* START *
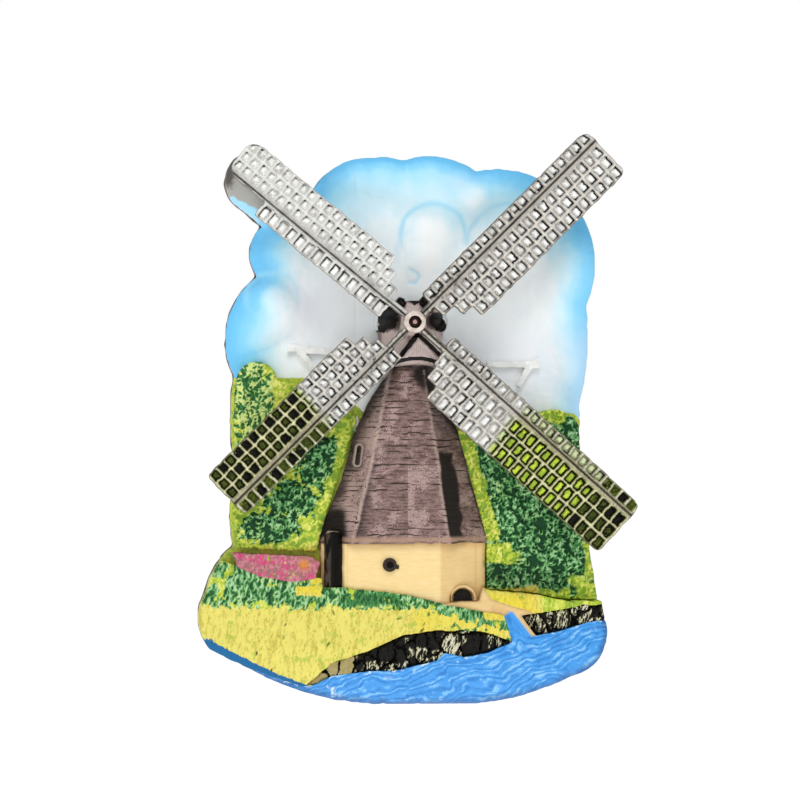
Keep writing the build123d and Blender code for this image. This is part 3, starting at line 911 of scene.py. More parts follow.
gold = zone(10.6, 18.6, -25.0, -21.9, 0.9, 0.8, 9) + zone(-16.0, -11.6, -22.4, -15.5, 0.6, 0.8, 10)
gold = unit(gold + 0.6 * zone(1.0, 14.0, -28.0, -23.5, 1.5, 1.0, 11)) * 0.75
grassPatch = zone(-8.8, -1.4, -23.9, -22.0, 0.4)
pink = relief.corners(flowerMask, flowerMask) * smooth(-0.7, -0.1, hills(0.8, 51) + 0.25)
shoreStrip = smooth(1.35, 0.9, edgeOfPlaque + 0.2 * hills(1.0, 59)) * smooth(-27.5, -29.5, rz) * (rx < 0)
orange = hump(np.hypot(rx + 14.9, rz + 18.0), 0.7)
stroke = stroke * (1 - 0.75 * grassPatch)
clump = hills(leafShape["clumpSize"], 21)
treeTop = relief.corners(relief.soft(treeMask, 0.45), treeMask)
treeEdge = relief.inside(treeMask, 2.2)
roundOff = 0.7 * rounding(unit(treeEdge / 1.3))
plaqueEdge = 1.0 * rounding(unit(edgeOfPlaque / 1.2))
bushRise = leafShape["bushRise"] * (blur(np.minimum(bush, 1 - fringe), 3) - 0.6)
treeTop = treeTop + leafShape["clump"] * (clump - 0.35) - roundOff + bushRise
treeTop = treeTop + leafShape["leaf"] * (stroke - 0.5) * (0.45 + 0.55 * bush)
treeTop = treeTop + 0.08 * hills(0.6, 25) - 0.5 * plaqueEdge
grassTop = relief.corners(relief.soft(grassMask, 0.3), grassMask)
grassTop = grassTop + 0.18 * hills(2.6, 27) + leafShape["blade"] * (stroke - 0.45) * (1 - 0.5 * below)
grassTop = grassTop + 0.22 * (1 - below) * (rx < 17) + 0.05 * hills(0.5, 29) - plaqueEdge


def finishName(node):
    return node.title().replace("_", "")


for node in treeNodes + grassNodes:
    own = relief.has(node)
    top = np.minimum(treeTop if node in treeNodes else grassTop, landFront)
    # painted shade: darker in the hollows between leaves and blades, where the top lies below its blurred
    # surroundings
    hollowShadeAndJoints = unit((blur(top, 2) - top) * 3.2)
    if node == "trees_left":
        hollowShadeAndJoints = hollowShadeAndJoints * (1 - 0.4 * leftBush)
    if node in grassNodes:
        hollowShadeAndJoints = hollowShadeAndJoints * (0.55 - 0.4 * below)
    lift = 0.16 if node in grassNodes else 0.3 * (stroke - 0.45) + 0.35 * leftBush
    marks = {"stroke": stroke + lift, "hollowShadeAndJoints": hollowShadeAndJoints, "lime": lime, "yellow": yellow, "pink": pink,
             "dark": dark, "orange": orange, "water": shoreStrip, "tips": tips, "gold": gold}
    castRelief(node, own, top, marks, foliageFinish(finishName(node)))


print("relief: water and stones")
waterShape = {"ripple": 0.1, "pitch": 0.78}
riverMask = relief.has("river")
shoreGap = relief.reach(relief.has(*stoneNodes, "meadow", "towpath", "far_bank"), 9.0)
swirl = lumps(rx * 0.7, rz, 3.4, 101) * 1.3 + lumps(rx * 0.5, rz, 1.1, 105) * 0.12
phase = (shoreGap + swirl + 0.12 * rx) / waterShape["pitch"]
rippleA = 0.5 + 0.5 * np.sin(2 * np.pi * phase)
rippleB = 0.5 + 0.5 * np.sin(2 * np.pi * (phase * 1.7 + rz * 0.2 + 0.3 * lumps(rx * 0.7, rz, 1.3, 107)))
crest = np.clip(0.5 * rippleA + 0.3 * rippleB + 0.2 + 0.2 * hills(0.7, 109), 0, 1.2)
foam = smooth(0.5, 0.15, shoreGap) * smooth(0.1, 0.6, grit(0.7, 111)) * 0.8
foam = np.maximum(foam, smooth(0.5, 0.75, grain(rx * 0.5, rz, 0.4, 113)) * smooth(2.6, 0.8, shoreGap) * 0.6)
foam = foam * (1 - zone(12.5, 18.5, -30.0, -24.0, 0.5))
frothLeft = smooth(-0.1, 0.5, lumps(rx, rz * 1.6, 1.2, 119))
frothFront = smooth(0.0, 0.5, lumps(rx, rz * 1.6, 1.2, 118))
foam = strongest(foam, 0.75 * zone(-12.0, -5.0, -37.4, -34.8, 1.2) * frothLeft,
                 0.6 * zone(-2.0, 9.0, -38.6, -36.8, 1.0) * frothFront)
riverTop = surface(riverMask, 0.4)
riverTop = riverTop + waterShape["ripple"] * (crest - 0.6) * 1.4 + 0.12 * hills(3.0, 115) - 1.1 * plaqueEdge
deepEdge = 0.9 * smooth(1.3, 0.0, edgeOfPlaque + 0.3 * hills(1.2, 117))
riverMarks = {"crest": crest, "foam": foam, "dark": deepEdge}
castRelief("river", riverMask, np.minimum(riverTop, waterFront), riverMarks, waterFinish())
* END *
> What to produce
Quote every line of the data, word for word.

> Exercise output
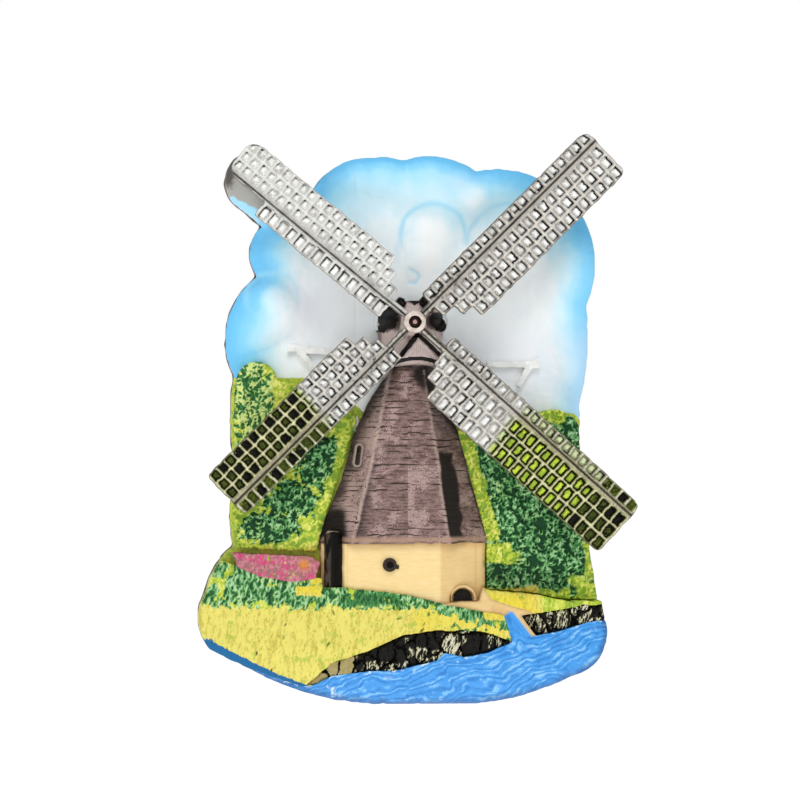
Keep writing the build123d and Blender code for this image. This is part 3, starting at line 911 of scene.py. More parts follow.
gold = zone(10.6, 18.6, -25.0, -21.9, 0.9, 0.8, 9) + zone(-16.0, -11.6, -22.4, -15.5, 0.6, 0.8, 10)
gold = unit(gold + 0.6 * zone(1.0, 14.0, -28.0, -23.5, 1.5, 1.0, 11)) * 0.75
grassPatch = zone(-8.8, -1.4, -23.9, -22.0, 0.4)
pink = relief.corners(flowerMask, flowerMask) * smooth(-0.7, -0.1, hills(0.8, 51) + 0.25)
shoreStrip = smooth(1.35, 0.9, edgeOfPlaque + 0.2 * hills(1.0, 59)) * smooth(-27.5, -29.5, rz) * (rx < 0)
orange = hump(np.hypot(rx + 14.9, rz + 18.0), 0.7)
stroke = stroke * (1 - 0.75 * grassPatch)
clump = hills(leafShape["clumpSize"], 21)
treeTop = relief.corners(relief.soft(treeMask, 0.45), treeMask)
treeEdge = relief.inside(treeMask, 2.2)
roundOff = 0.7 * rounding(unit(treeEdge / 1.3))
plaqueEdge = 1.0 * rounding(unit(edgeOfPlaque / 1.2))
bushRise = leafShape["bushRise"] * (blur(np.minimum(bush, 1 - fringe), 3) - 0.6)
treeTop = treeTop + leafShape["clump"] * (clump - 0.35) - roundOff + bushRise
treeTop = treeTop + leafShape["leaf"] * (stroke - 0.5) * (0.45 + 0.55 * bush)
treeTop = treeTop + 0.08 * hills(0.6, 25) - 0.5 * plaqueEdge
grassTop = relief.corners(relief.soft(grassMask, 0.3), grassMask)
grassTop = grassTop + 0.18 * hills(2.6, 27) + leafShape["blade"] * (stroke - 0.45) * (1 - 0.5 * below)
grassTop = grassTop + 0.22 * (1 - below) * (rx < 17) + 0.05 * hills(0.5, 29) - plaqueEdge


def finishName(node):
    return node.title().replace("_", "")


for node in treeNodes + grassNodes:
    own = relief.has(node)
    top = np.minimum(treeTop if node in treeNodes else grassTop, landFront)
    # painted shade: darker in the hollows between leaves and blades, where the top lies below its blurred
    # surroundings
    hollowShadeAndJoints = unit((blur(top, 2) - top) * 3.2)
    if node == "trees_left":
        hollowShadeAndJoints = hollowShadeAndJoints * (1 - 0.4 * leftBush)
    if node in grassNodes:
        hollowShadeAndJoints = hollowShadeAndJoints * (0.55 - 0.4 * below)
    lift = 0.16 if node in grassNodes else 0.3 * (stroke - 0.45) + 0.35 * leftBush
    marks = {"stroke": stroke + lift, "hollowShadeAndJoints": hollowShadeAndJoints, "lime": lime, "yellow": yellow, "pink": pink,
             "dark": dark, "orange": orange, "water": shoreStrip, "tips": tips, "gold": gold}
    castRelief(node, own, top, marks, foliageFinish(finishName(node)))


print("relief: water and stones")
waterShape = {"ripple": 0.1, "pitch": 0.78}
riverMask = relief.has("river")
shoreGap = relief.reach(relief.has(*stoneNodes, "meadow", "towpath", "far_bank"), 9.0)
swirl = lumps(rx * 0.7, rz, 3.4, 101) * 1.3 + lumps(rx * 0.5, rz, 1.1, 105) * 0.12
phase = (shoreGap + swirl + 0.12 * rx) / waterShape["pitch"]
rippleA = 0.5 + 0.5 * np.sin(2 * np.pi * phase)
rippleB = 0.5 + 0.5 * np.sin(2 * np.pi * (phase * 1.7 + rz * 0.2 + 0.3 * lumps(rx * 0.7, rz, 1.3, 107)))
crest = np.clip(0.5 * rippleA + 0.3 * rippleB + 0.2 + 0.2 * hills(0.7, 109), 0, 1.2)
foam = smooth(0.5, 0.15, shoreGap) * smooth(0.1, 0.6, grit(0.7, 111)) * 0.8
foam = np.maximum(foam, smooth(0.5, 0.75, grain(rx * 0.5, rz, 0.4, 113)) * smooth(2.6, 0.8, shoreGap) * 0.6)
foam = foam * (1 - zone(12.5, 18.5, -30.0, -24.0, 0.5))
frothLeft = smooth(-0.1, 0.5, lumps(rx, rz * 1.6, 1.2, 119))
frothFront = smooth(0.0, 0.5, lumps(rx, rz * 1.6, 1.2, 118))
foam = strongest(foam, 0.75 * zone(-12.0, -5.0, -37.4, -34.8, 1.2) * frothLeft,
                 0.6 * zone(-2.0, 9.0, -38.6, -36.8, 1.0) * frothFront)
riverTop = surface(riverMask, 0.4)
riverTop = riverTop + waterShape["ripple"] * (crest - 0.6) * 1.4 + 0.12 * hills(3.0, 115) - 1.1 * plaqueEdge
deepEdge = 0.9 * smooth(1.3, 0.0, edgeOfPlaque + 0.3 * hills(1.2, 117))
riverMarks = {"crest": crest, "foam": foam, "dark": deepEdge}
castRelief("river", riverMask, np.minimum(riverTop, waterFront), riverMarks, waterFinish())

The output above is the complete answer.